Out to Pickett’s left, Pettigrew’s division also moved out into the sunshine, stretching beyond Alexander’s sight, “farther than I could see.” Way off to the right,
Lafayette McLaws joined a little knot of his brigade commanders “and saw the advancing Confederates moving to the charge.” It was “magnificent,” McLaws remembered sixteen years later, “it stirred all the highest and deepest emotion of our nature, of admiration for the splendid bearing and courage of our Southern men.” Even for a Union officer like
Philippe Régis de Trobriand, who had seen a good deal of warfare in Europe, “it was a splendid sight.” As the artillery fire petered out, Hancock’s men along
Cemetery Ridge shook themselves, stood up to stretch, hoping that the sudden silence meant that the battle was over. But then they saw “a long line of men coming out of the woods,” and the word fluttered nervously up and down the line,
They are coming
. “The regimental flags and guidons were plainly visible along the whole line,” wrote an officer with the 126th New York’s skirmish line, “the guns and bayonets in the sunlight shone like silver.”
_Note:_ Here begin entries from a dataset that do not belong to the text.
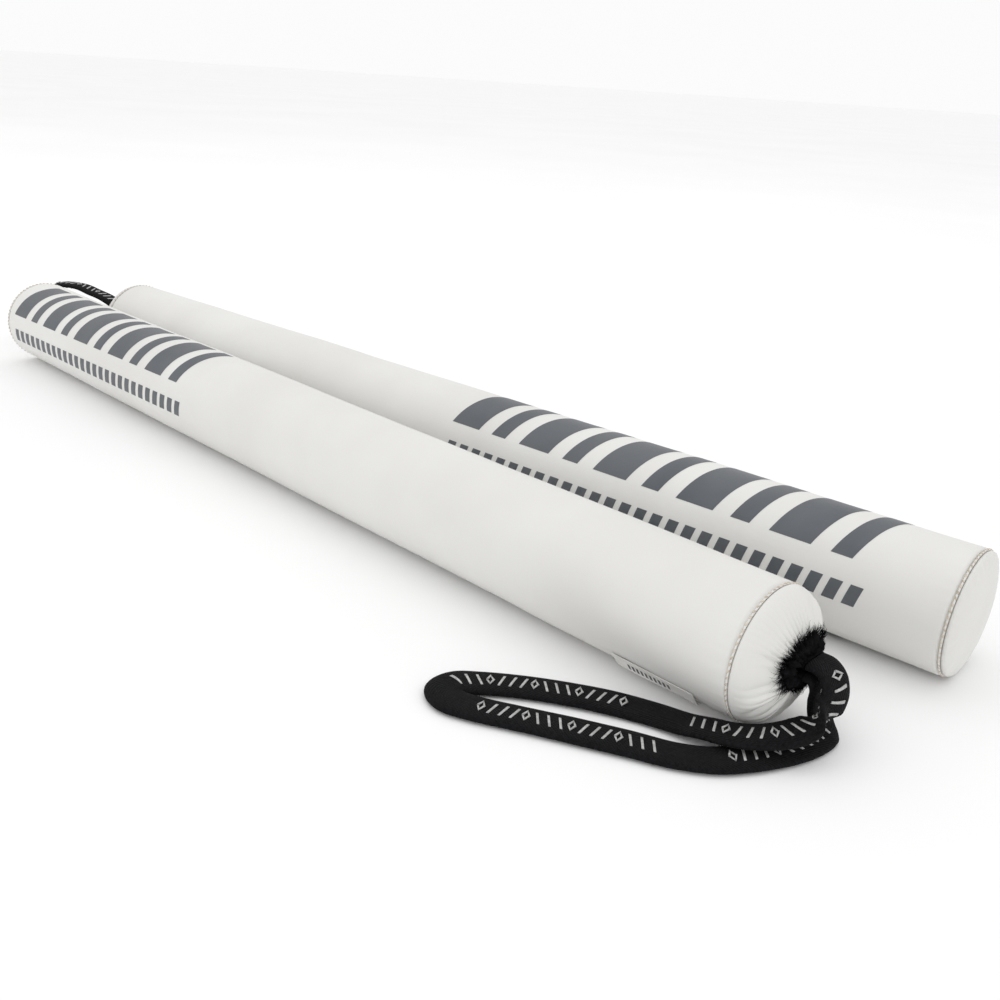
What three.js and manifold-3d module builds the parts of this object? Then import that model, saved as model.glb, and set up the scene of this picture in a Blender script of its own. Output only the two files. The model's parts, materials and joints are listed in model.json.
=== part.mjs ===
// A pair of foam-padded focus training sticks with wrist straps, lying side by side on a floor.
// Millimetres, +Z up. Each stick is built in its own frame: the origin is on the floor under the
// handle rim, +X points out of the handle end, and the stick's axis is STICK_RADIUS above the floor.
import * as THREE from 'three';
import { mergeVertices } from 'three/addons/utils/BufferGeometryUtils.js';
import Module from 'manifold-3d';

const wasm = await Module();
wasm.setup();

// Driving dimensions
const STICK_RADIUS = 28;
const BODY_LENGTH = 624; // from rim seam to rim seam
const HANDLE_DOME = 15; // how far the gathered cap stands out of its rim
const TIP_DOME = 5; // how far the tip disc stands out of its rim
const TIP_FLAT_RADIUS = 12;
const COVER_WALL = 1;
const RIM_VALLEY = 1.4; // width of the groove that each rim's stitching lies in
const GAP = 0.3; // between pieces that touch

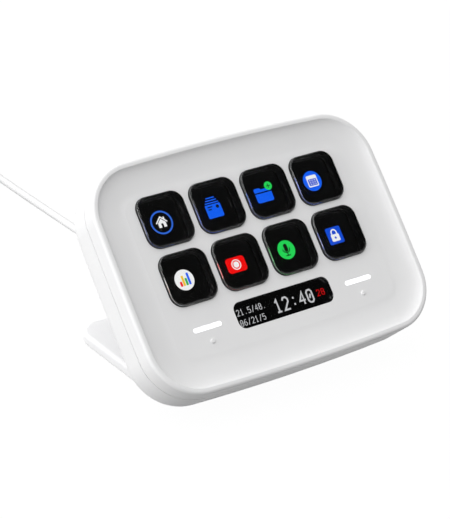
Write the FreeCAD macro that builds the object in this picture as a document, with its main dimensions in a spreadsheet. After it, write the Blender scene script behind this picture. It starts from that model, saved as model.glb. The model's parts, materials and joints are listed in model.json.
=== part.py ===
import FreeCAD, Part
import math
import os
import Sketcher

# A desk keypad with eight picture keys, an info bar, two light bars, a slide-off stand and a fixed cord.
# Millimetres. The row frame stands on the desk: X right, Y back, Z up, origin under the foot pad's middle.
# The housing leans back, so its pieces are drawn in a frame of its own: u to the right, v up the face,
# w out of the face, with w = 0 on the rear shell's back and v = 0 at half height.

V = FreeCAD.Vector
Constraint = Sketcher.Constraint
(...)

Here they come! Here they come!
the warning raced around the 19th Massachusetts.
Here comes the infantry
.
4
Arthur Fremantle and Fitzgerald Ross hoped to make it into the town to view the attack from “some commanding position,” but failed to get there before the Federal bombardment made it impossible. They were forced to turn back, unwillingly accompanied by a local “urchin” who “took a diabolical interest in the bursting of the
shells, and screamed with delight when he saw them take effect.” Fremantle might have saved himself trouble if he had known that the cupolas, steeples, and roofs of the town were already crowded with gaping spectators, from civilians to Union prisoners. Even the methodical mathematician,
Michael Jacobs, called his eighteen-year-old son, Henry, up to the garret of their house on Middle Street to look through his “small but powerful” telescope. “Quick,” Jacobs called to his son, “Come, Come! You can see now what in all your life you will never see again.” Ten miles south, at the Federal signal station on the Indian lookout above Emmitsburg, crowds of people brought “glasses, viz. telescopes, spy, and opera glasses,” each vying with the
others for “a clear view of the field” and “the men in their lines, attending cannon, the cannon themselves, making charges, officers riding along about their lines … In a word the whole scene was spread out to our view.”
5
Almost every account of any importance describes the jump-off of Pickett’s Charge as “a long gray line” emerging from “the dark fringe of timber on
Seminary Ridge,” or “the long gray line of infantry … in nearly perfect alignment,” or a “force … in two lines … their formations opened to sift through the momentarily quiet batteries.” But the closer to the actual event, the less certain the testimony becomes. A survivor of the 27th Connecticut remembered in 1866 that Pickett’s attack developed in “two heavy lines of troops,” and
Theodore Gates, whose 80th New York was part of a contingent of
1st Corps survivors posted on Hancock’s left, wrote in his diary on July 3rd that “the enemys Infantry advanced directly upon us in two lines on his right & one on his left.” But
Abner Doubleday spoke of the Confederates coming on in
three
lines, while
John Gibbon counted
four
lines—“a heavy line of skirmishers,” said Gibbon, “then a line of infantry, then another line behind that, and, I believe, a third behind that.”